The exact lobbying pitch will have to be worked out. But it is likely that compromise on a handful of items would likely establish the basis of a new consensus between industry, the principal Senators involved and NGO representatives. Even if agreement among all parties eludes us in the end despite the strongest effort possible, the fact that we undertook the effort would be a strong reminder that we take the alliance seriously.  Such a reminder has considerable value of its own.  Once this effort is in train, it would be realistic to seek media attention, using op-eds and perhaps a modicum of advertising in Capitol Hill periodicals, as was done effectively last year in connection with HR 2722.


Similarly, the WDC should ratchet up efforts to secure a more effective outcome to the Kimberley Process. As with the domestic legislative issue, the strengthening required isn’t necessarily wholesale. A handful of adjustments would probably suffice, adding considerable heft to the argument that the excellent cannot be allowed to be enemy of the good. A constructive effort will be required to get NGO signoff on “good.”
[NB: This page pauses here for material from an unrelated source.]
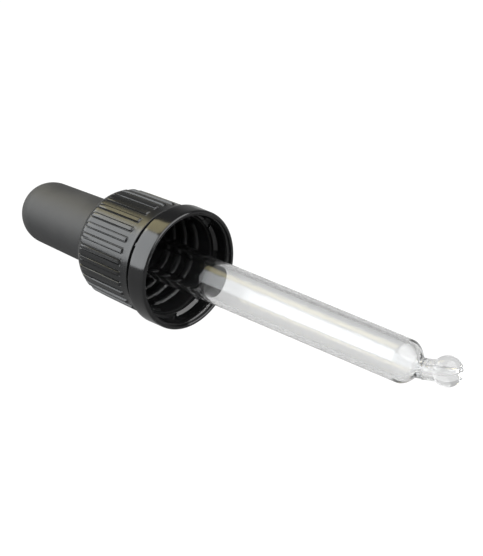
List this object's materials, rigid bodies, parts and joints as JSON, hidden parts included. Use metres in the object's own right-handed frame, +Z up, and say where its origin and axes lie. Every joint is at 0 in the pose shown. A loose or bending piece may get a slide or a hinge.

There is a double missionary job to be done here. The WDC must recognize that the terrorism factor has raised the stakes in the U.S. and that this new dimension of our old problem isn’t going to go away very soon.  Therefore the fact that peace seems to have come to Sierra Leone, or that Joseph Savimbi has been eliminated, or that Charles Taylor may soon be overthrown, does not promise relief. The WDC, in turn, needs to convey that same reality to Kimberley Process participants.  If the U.S. retail market is damaged, many parties in several countries will feel the pain.  They need to look no further than Tanzania to get a simple math lesson.  U.S. pressure on the overseas players should not be kept a secret from the media, starting with the trade press.